Whatever the next 7 days brings your way, Blog Land, I hope that you will take some time to notice the little things and to revel in the smallest details. I will do the same, for this is the day that the Lord has made. I will do my best to rejoice and be glad in the little (or big, or hairy, or crazy) details it brings!

Thanks for stopping by, and Knit in Good Health!

Saturday, January 20, 2018

Life Together

There has been a lot of winter lately. Snow...

and ice...

and more snow...

Because of this, and because I know that there is a lot of winter yet to come (even though it should hit 40 degrees this afternoon), I am glad to see the stripey sweater steadily springing forth, stitch by stripey stitch!

I am also glad for hot coffee, and indoor activities, like blogging and knitting!

Something else that I am thankful for is a reminder I received at church last weekend. It goes something like this, from Hebrews, chapter 10:

In short, the highlighted verses tell us to do life together. We were created to do this thing called life on earth, and to do it in the company of others, helping each other along the way. But although I am a pretty social butterfly, doing life together is difficult for this Pretty. There are some parts that come pretty naturally to me, like being a safe place for others to land when the storms of life rock their worlds. Empathy, sympathy and quiet support come naturally to me, and I have held hands that were wrought with grief, shaking with uncertainty and bound with anger. I have a much harder time putting my own hands into the hands of a friend when I am the one who needs to be held, and I know that I am not alone in this. 

I would like to say that I have gotten better at doing life together, in the interest of bearing one another's burdens, as the Bible also instructs. Maybe I have improved a little. Mostly though, I have convinced myself that I am content to help others, but that I am ok on my own. After all, nobody wants to hear my sad stories. Even if they did, how safe is it really to share my struggles? If I tell you what is going on, it might make you think less of me. If I tell you that I am struggling in the wake of a friend or loved one who has disappointed me, that would be gossip (notoriously bad, according to the Bible, right?), and it might diminish your view of that person. If I let you know that I am not ok, and you understand, does that give me permission to stay not ok? 
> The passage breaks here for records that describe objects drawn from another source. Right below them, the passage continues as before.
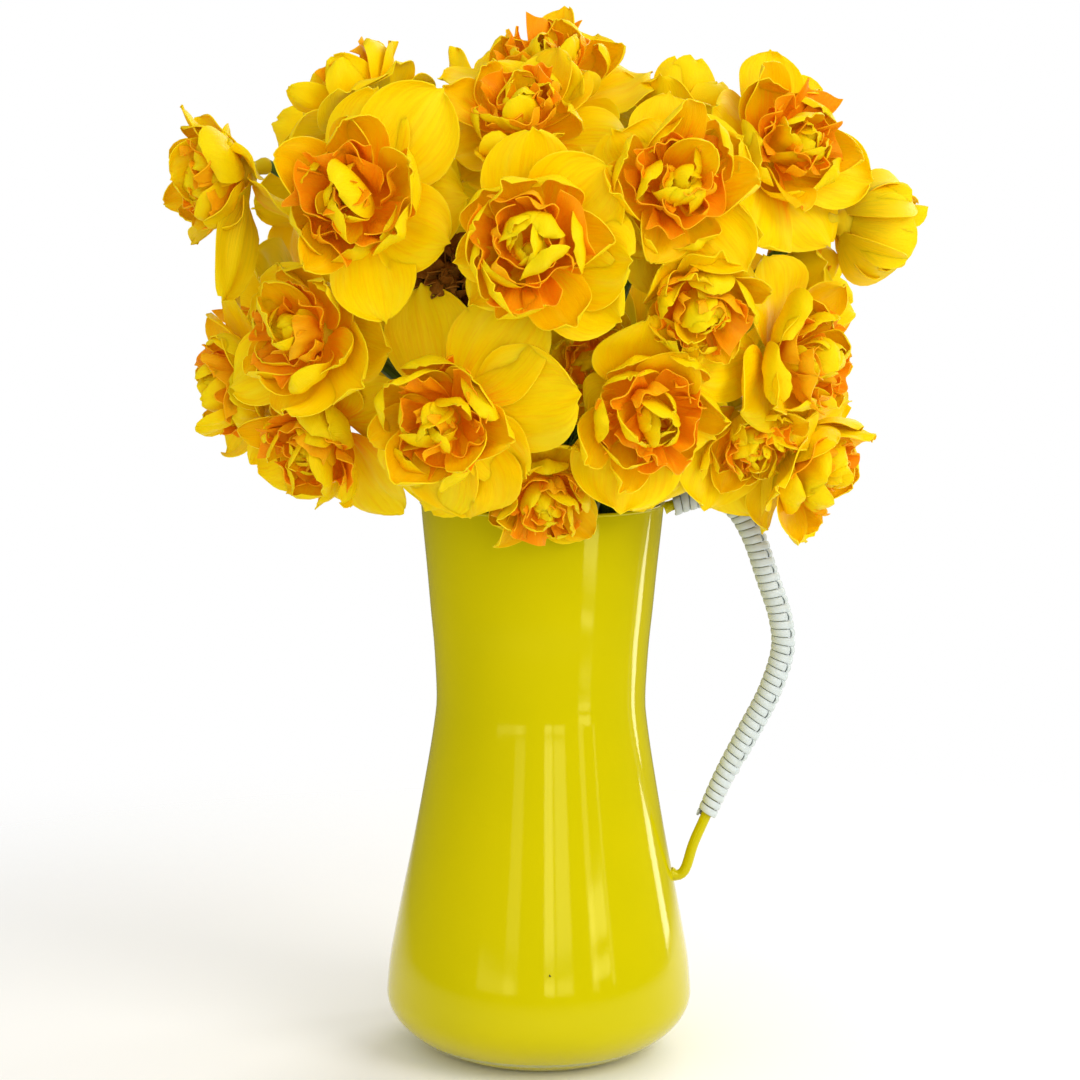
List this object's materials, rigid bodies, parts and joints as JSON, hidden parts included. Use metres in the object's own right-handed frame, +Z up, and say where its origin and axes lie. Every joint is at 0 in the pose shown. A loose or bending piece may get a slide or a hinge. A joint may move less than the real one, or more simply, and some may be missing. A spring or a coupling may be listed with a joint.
{
  "type": "bunch of double daffodils in an enamelled jug",
  "caption": "Full bunch of double daffodils standing in water in a waisted enamelled steel jug with a cane-wrapped handle.",
  "frame": {"origin": "centre of the jug's foot, on the surface that it stands on", "axes": "+Z up along the jug's axis, +X towards the handle, -Y towards the side of the bunch shown in front"},
  "size_m": [0.316, 0.2635, 0.4435],
  "materials": {
    "enamel": "gloss",
    "cane": "satin",
    "petal": "satin",
    "frill": "satin",
    "withered": "matte",
    "stem": "satin",
    "water": "gloss"
  },
  "bodies": {
    "root": {"jug_body": "enamel", "handle_bar": "enamel", "handle_cane": "cane", "water": "water", "stems": "stem", "far_left_petals": "petal", "far_left_frills": "frill", "upper_left_petals": "petal", "upper_left_frills": "frill", "front_left_petals": "petal", "front_left_frills": "frill", "crest_left_petals": "petal", "crest_left_frills": "frill", "crest_front_petals": "petal", "crest_front_frills": "frill", "crest_right_petals": "petal", "crest_right_frills": "frill", "upper_right_petals": "petal", "upper_right_frills": "frill", "far_right_petals": "petal", "far_right_frills": "frill", "front_right_petals": "petal", "front_right_frills": "frill", "front_middle_petals": "petal", "front_middle_frills": "frill", "under_right_petals": "petal", "under_right_frills": "frill", "side_right_petals": "petal", "side_right_frills": "frill", "low_right_petals": "petal", "low_right_frills": "frill", "hanging_right_petals": "petal", "hanging_right_frills": "frill", "middle_right_petals": "petal", "middle_right_frills": "frill", "middle_left_petals": "petal", "middle_left_frills": "frill", "over_rim_petals": "petal", "over_rim_frills": "frill", "side_left_petals": "petal", "side_left_frills": "frill", "outer_left_petals": "petal", "outer_left_frills": "frill", "low_left_petals": "petal", "low_left_frills": "frill", "deep_right_petals": "petal", "deep_right_frills": "frill", "behind_right_petals": "petal", "behind_right_frills": "frill", "withered": "withered", "back_crest": "petal", "back_upper_left": "petal", "back_upper_right": "petal", "back_middle": "petal", "back_outer_left": "petal", "back_outer_right": "petal", "back_low_left": "petal", "back_low_right": "petal"}
  },
  "joints": []
}
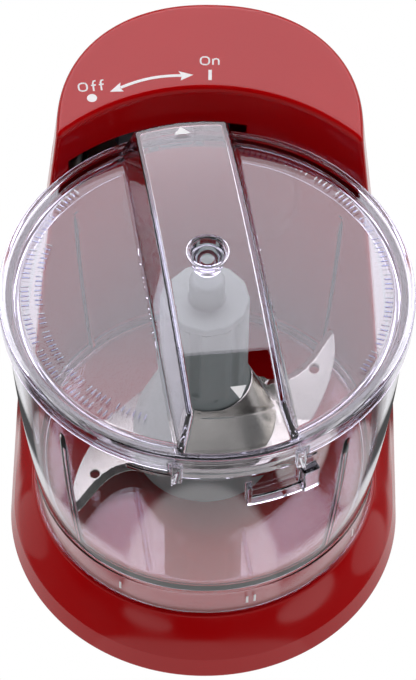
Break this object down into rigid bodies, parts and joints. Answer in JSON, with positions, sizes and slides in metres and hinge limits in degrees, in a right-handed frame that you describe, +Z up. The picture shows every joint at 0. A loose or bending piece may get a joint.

I don't want to stay not ok, but I am just there sometimes. These last few years, "not ok" seems to have been my default setting, but this week I am working on it. I had dinner with a good friend, one who knows more of my struggles than most. She "gets" me, and I get her, we are on the same page in so many ways. We have held each other's hands through some pretty hairy stuff in the past few years (job stuff, family stuff, church stuff, life stuff), and I can be vulnerable with her, so this week I was. And she was vulnerable with me, and it was good. We both came away encouraged and loved. I need 1 or 2 friends like this in my life, and I really need to make my time with them a priority if I ever want to change my default back to "ok."

We all need a friend or two that we can be completely vulnerable with, even when it is ugly. I often wonder what would be different in our lives if my brother-in-law had had someone to do life with, rather than feeling so alone in his grief and despair. I wonder what would be different in my life if I had been better at honestly doing life together before our season of great loss began. What would be different in your life if you started doing life together? Would it change things to know that 1 or 2 good friends have your back, and will encourage you to do good and to love well, no matter what? 

Life is hard. It is better with friends. It can be spectacular with friends and Jesus. My prayer for you is that you find your tribe, and that you can live life abundantly by doing life together. 

Also, if you don't already know how, you should learn to knit. ;o)

Thanks for stopping by, and Knit in Good Health.